Jung states the goals of the practice like this:

You not only analyze the unconscious, but also give the unconscious a chance to analyze yourself, and therewith you gradually create the unity of conscious and unconscious, without which there is no individuation at all.

That’s very important, that this relationship goes both ways; we look into the unconscious, and the unconscious looks into us. We communicate with one another, we bond and share. The process can be strange, uncomfortable, sometimes painful — but without this process, the Psyche remains fragmented; there will be no unity of conscious and unconscious.


We’ll add on more complexity and possibilities to the image return process later, but for now, it’s best to simply spend as much time as possible dropping into meditation and holding the image in your mind.
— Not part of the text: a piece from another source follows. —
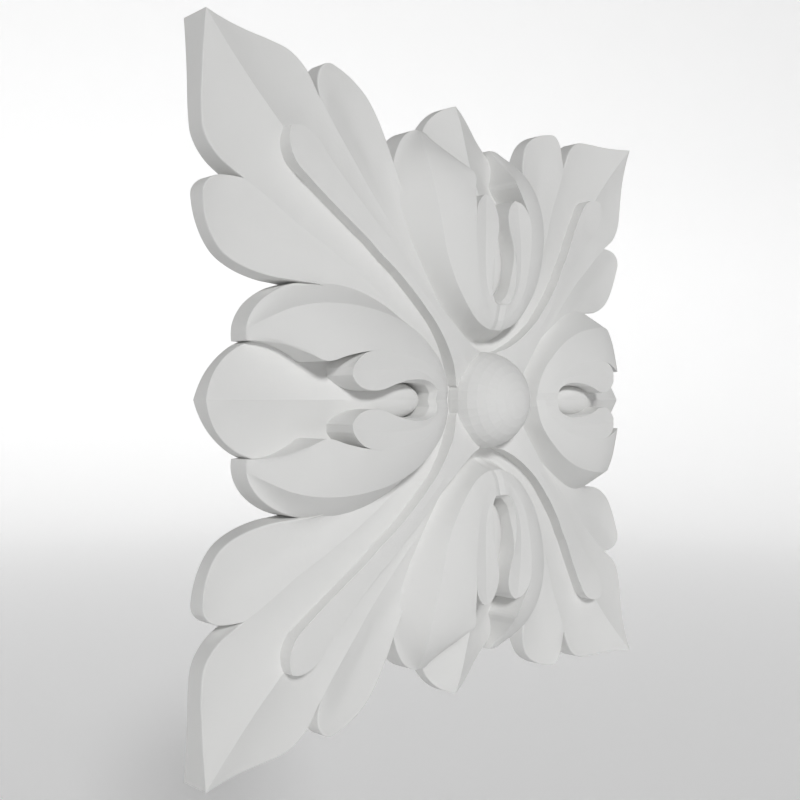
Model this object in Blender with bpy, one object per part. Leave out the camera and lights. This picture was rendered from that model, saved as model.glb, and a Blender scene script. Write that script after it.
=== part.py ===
"""Square carved rosette: four corner leaves, four folded buds, a ribbed star and a round centre boss."""
import math
import bmesh
import bpy

# Driving sizes in metres. Every other size below is a share of HALF.
HALF = 0.075            # centre to a leaf tip, along X or Z
BOSS_RADIUS = 0.1548    # ball in the middle
BOSS_HEIGHT = 0.1749    # ball centre above the back face
BOSS_SEGMENTS = 32
BOSS_RINGS = 16
PLINTH_REACH = 0.37     # plain core behind the carving
PLINTH_HEIGHT = 0.12
SINK = 0.05             # how far the pieces run past the back before it is cut flat

# Guide lines as (out along the axis, sideways, height). Each runs from the outside in.
# Corner leaf: edge, hollow, slope and crest. Past the notch the edge is the ridge it shares with
# its side lobe.
LEAF_EDGE = [(1.0, 1.0, 0.103), (0.9935, 0.900, 0.080), (0.989, 0.790, 0.067), (0.979, 0.697, 0.063),
             (0.938, 0.639, 0.0675), (0.861, 0.592, 0.074), (0.830, 0.5745, 0.0795), (0.80, 0.556, 0.084),
             (0.75, 0.523, 0.092), (0.70, 0.489, 0.100), (0.60, 0.428, 0.121), (0.50, 0.358, 0.146),
             (0.42, 0.296, 0.163), (0.335, 0.222, 0.168), (0.205, 0.055, 0.149), (0.181, -0.012, 0.1435)]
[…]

Before we do, it’s best to clarify what I mean (and don’t mean) by the word “image.” Follow that thread here: Beyond Visualization

Practice

Practice: Old Dream Return

Recall a vivid dream that has stuck with you. Close your eyes, and let the scene take form around you again. Allow all your senses to participate — not just sights and sounds, but also sensing the emotional atmosphere, the implicit knowing that’s available in dreams, any sense of the past, the future… everything about the dream, let yourself explore it, notice it, unfold it.